Focusing instead on the general price level, or "inflation", Bullard comes to a
very different conclusion with respect to policy performance during this
crucial period: "In the event, all worked out well, at least with respect to
avoiding the un-intended steady state. Inflation did pick up, the policy rate
was increased, and the threat of a Japanese-style deflationary outcome was
forgotten, at least temporarily. Was this a brilliant maneuver, or did the
economic news simply support higher inflation expectations during this period?"
Regular readers know that I use the terms "Keynesian" and "inflationism"
interchangeably. Inflationism has been an influential concept for centuries;
Keynes just created the most sophisticated and alluring conceptual framework. I
argued against the Keynesians earlier in the decade. The critical flaw in their
theoretical construct is that the Federal Reserve somehow controls "THE"
general price level. This is a dangerous myth perpetuated by those committed to
activist monetary management.
The Keynesians take credit for thwarting the deflationary forces from earlier
this decade. After declining to about a 1% year-on-year rate during the first
half of 2002, inflation was a "safer" 4% or so by 2006. This, it was said,
provided policymakers the latitude they required to ensure the US did not
succumb to the Japanese predicament. In the process, total US mortgage credit
almost doubled in just six years. The aggregate of consumer prices may have
been reasonably tame, but asset prices and economic maladjustment were not. The
Fed used mortgage credit to reflate the system and, not surprisingly, we now
face a much worse predicament.
The problem with inflationism has always been that once it gets ingrained
within the system - in the credit system, the real economy, within market
perceptions, expectations and asset prices - there's just no turning back. The
more protracted the inflationary credit boom - and the more problematic the
associated bubbles - the more unpalatably painful the bust is viewed in the
minds of politicians and central bankers.

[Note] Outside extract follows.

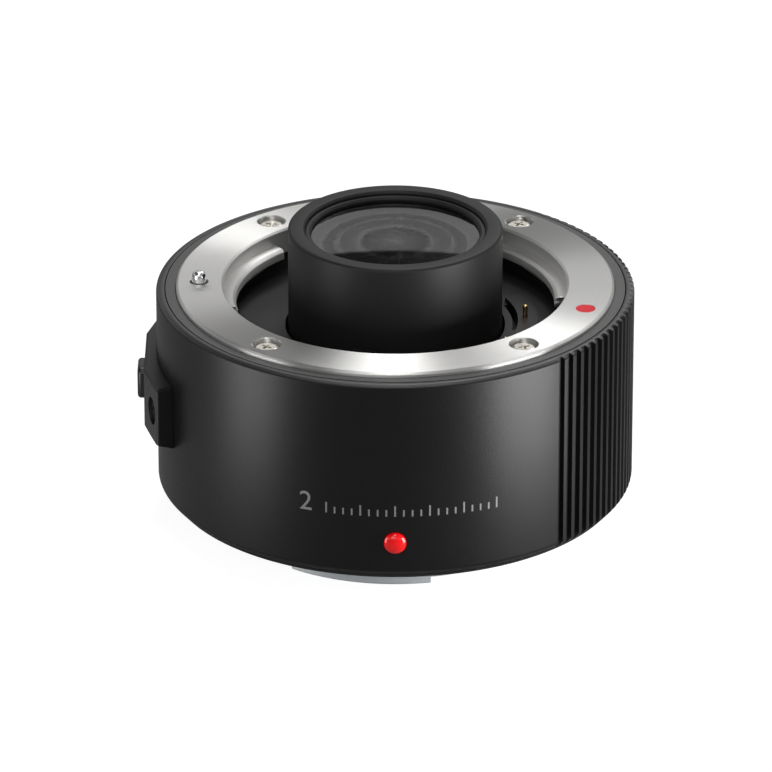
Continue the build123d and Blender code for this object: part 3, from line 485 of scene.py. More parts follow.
def settled(source: bpy.types.Object) -> bpy.types.Mesh:
    """A new mesh of an object as its modifiers leave it."""
    graph = bpy.context.evaluated_depsgraph_get()
    return bpy.data.meshes.new_from_object(source.evaluated_get(graph))


class Form:
    """A mesh in the making, in millimetres."""

    def __init__(self) -> None:
        """Starts empty."""
        self.mesh = bmesh.new()

    def outline(self, corners: Sequence[Corner], closed: bool = True, upright: bool = True) -> list:
        """Draws an outline with rounded corners.

        Args:
            corners: The corners, in order.
            closed: Whether the last corner is joined to the first.
            upright: Whether the outline stands in the XZ plane, or else lies in the XY plane.

        Returns:
            The vertices and edges of the outline.
        """
        old = set(self.mesh.verts)
        verts = [self.mesh.verts.new((a, 0.0, b) if upright else (a, b, 0.0))
                 for a, b, *_ in corners]
        pairs = list(zip(verts, verts[1:] + verts[:1]))
        for pair in pairs if closed else pairs[:-1]:
            self.mesh.edges.new(pair)
        for soft in sorted({corner[2] for corner in corners if len(corner) > 2}):
            chosen = [vert for vert, corner in zip(verts, corners) if soft in corner[2:]]
            bmesh.ops.bevel(self.mesh, geom=chosen, offset=soft, offset_type="OFFSET", segments=4,
                            profile=0.5, affect="VERTICES", material=-1, clamp_overlap=True)
        fresh = [vert for vert in self.mesh.verts if vert not in old]
        return fresh + list({edge for vert in fresh for edge in vert.link_edges})

    def spin(self, geom: Sequence, angle: float, steps: int) -> list:
        """Turns geometry round the Z axis, and gives what is at the end of the turn."""
        return bmesh.ops.spin(self.mesh, geom=list(geom), cent=(0, 0, 0), axis=(0, 0, 1),
                              angle=math.radians(angle), steps=steps,
                              use_merge=angle == FULL_TURN)["geom_last"]

    def ring(self, corners: Sequence[Corner], steps: int = 256) -> "Form":
        """Adds a full turn of a section, which stays open where both its ends are on the axis."""
        self.spin(self.outline(corners, bool(corners[0][0] or corners[-1][0])), FULL_TURN, steps)
        return self

    def filled(self) -> list:
        """Fills the outline, which is all that was drawn so far, and gives the face in a list."""
        return bmesh.ops.contextual_create(self.mesh, geom=self.mesh.edges[:])["faces"]

    def box(self, centre: Place, size: Place) -> "Form":
        """Adds a box by its middle and its sides."""
        bmesh.ops.create_cube(self.mesh, size=1.0,
                              matrix=Matrix.Translation(centre) @ Matrix.Diagonal((*size, 1.0)))
        return self

    def moved(self, matrix: Matrix) -> "Form":
        """Moves all that was drawn so far."""
        bmesh.ops.transform(self.mesh, matrix=matrix, verts=self.mesh.verts)
        return self

    def add(self, other: "Form", matrix: Matrix = Matrix.Identity(4)) -> "Form":
        """Adds a moved copy of another form.

        Args:
            other: The form to copy.
            matrix: Its place.

        Returns:
            This form.
        """
        copy = bpy.data.meshes.new("copy")
        other.mesh.to_mesh(copy)
        copy.transform(matrix)
        self.mesh.from_mesh(copy)
        bpy.data.meshes.remove(copy)
        return self

    def soften(self, width: float, angle: float = 30.0, segments: int = 3,
               keep: Callable[[bmesh.types.BMEdge], bool] = lambda edge: True) -> "Form":
        """Rounds the sharp edges.

        Args:
            width: The width of the rounding.
            angle: The least angle between faces, in degrees.
            segments: The number of strips.
            keep: Chooses among the sharp edges.

        Returns:
            This form.
        """
        self.tidy()
        edges = [edge for edge in self.mesh.edges
                 if len(edge.link_faces) == 2 and edge.calc_face_angle(0) > math.radians(angle)
                 and keep(edge)]
        bmesh.ops.bevel(self.mesh, geom=edges, offset=width, offset_type="OFFSET",
                        segments=segments, profile=0.5, affect="EDGES", material=-1,
                        clamp_overlap=True)
        return self

    def tidy(self) -> "Form":
        """Merges doubles and turns the faces outwards."""
        bmesh.ops.remove_doubles(self.mesh, verts=self.mesh.verts, dist=0.0005)
        bmesh.ops.dissolve_degenerate(self.mesh, edges=self.mesh.edges, dist=0.0001)
        bmesh.ops.recalc_face_normals(self.mesh, faces=self.mesh.faces)
        return self

    def loose(self, name: str) -> bpy.types.Object:
        """An object of this form in millimetres, for cutting."""
        self.tidy()
        data = bpy.data.meshes.new(name)
        self.mesh.to_mesh(data)
        return linked(name, data)

    def cut(self, *cutters: "Form") -> "Form":
        """Takes other forms away from this one.

        Args:
            *cutters: The forms to take away.

        Returns:
            This form.
        """
        target = self.loose("target")
        tools = [cutter.loose("tool") for cutter in cutters]
        for tool in tools:
            change = target.modifiers.new("cut", "BOOLEAN")
            change.operation = "DIFFERENCE"
            change.solver = "EXACT"
            change.object = tool
        self.mesh = bmesh.new()
        done = settled(target)
        self.mesh.from_mesh(done)
        for part in [target, *tools]:
            data = part.data
            bpy.data.objects.remove(part)
            bpy.data.meshes.remove(data)
        bpy.data.meshes.remove(done)
        return self

    def geom(self) -> list:
        """All vertices, edges and faces."""
        return [*self.mesh.verts, *self.mesh.edges, *self.mesh.faces]

    def piece(self, name: str, finish: Finish, slot: str, nodes: Sequence[str] = (),
              body: Body = Body.FIXED, sharp: float = 32.0) -> bpy.types.Object:
        """Turns the form into a finished piece in metres.

        Args:
            name: Its name.
            finish: Its finish.
            slot: The name of a material slot; not used.
            nodes: The CAD nodes that it stands for.
            body: The body that it rides on.
            sharp: The angle in degrees above which an edge is drawn sharp.

        Returns:
            The piece.
        """
        made = self.loose(name)
        made.data.transform(Matrix.Scale(MM, 4))
        made.data.shade_smooth()
        made.data.set_sharp_from_angle(angle=math.radians(sharp))
        even = made.modifiers.new("even", "WEIGHTED_NORMAL")
        even.keep_sharp = True
        made.data.materials.append(finish.material())
        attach(made, body.value)
        if nodes:
            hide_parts(*nodes)
        log.info("%s: %d faces on %s", name, len(made.data.polygons), body.value)
        return made


# ---- Finishes of this object ----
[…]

Historically, it often became a case
of "just one more bout of money printing to get us over the hump". Just get
through the pressing crisis and then it will be time to find monetary religion.
It is the nature of protracted credit bubbles that devastating busts are held
at bay only through increasingly expansive monetary stimulus. Invariably, this
corrosive process destroys the soundness of system debt and the underlying
currency. Too often, a crisis of confidence in private debt incites a dangerous
cycle of public credit ("money") inflation. Commenting on Friday morning on
CNBC, Bullard stated, "In monetary policy, you can never say you're done." This
is precisely the nature of inflationism.
Bullard makes passing mention of bubble risk: "The FOMC's near-zero interest
rate policy and the associated 'extended period' language has caused many to
worry that the [Federal Open Market] Committee is fostering the creation of
new, bubble-like phenomena in the economy which will eventually prove to be
counterproductive. One antidote to this worry may be to increase the policy
rate somewhat, while still keeping the rate at a historically low level, and
then to pause at that level."
When I read (and listen) to such comments from our leading central bankers, I
can only scratch my head and ponder the degree to which they appreciate
financial and economic history - including recent financial crises. Bullard's
paper suggests that the Japanese predicament of long-term substandard growth is
the worst-case scenario for the US economy. It is more likely the
best-case.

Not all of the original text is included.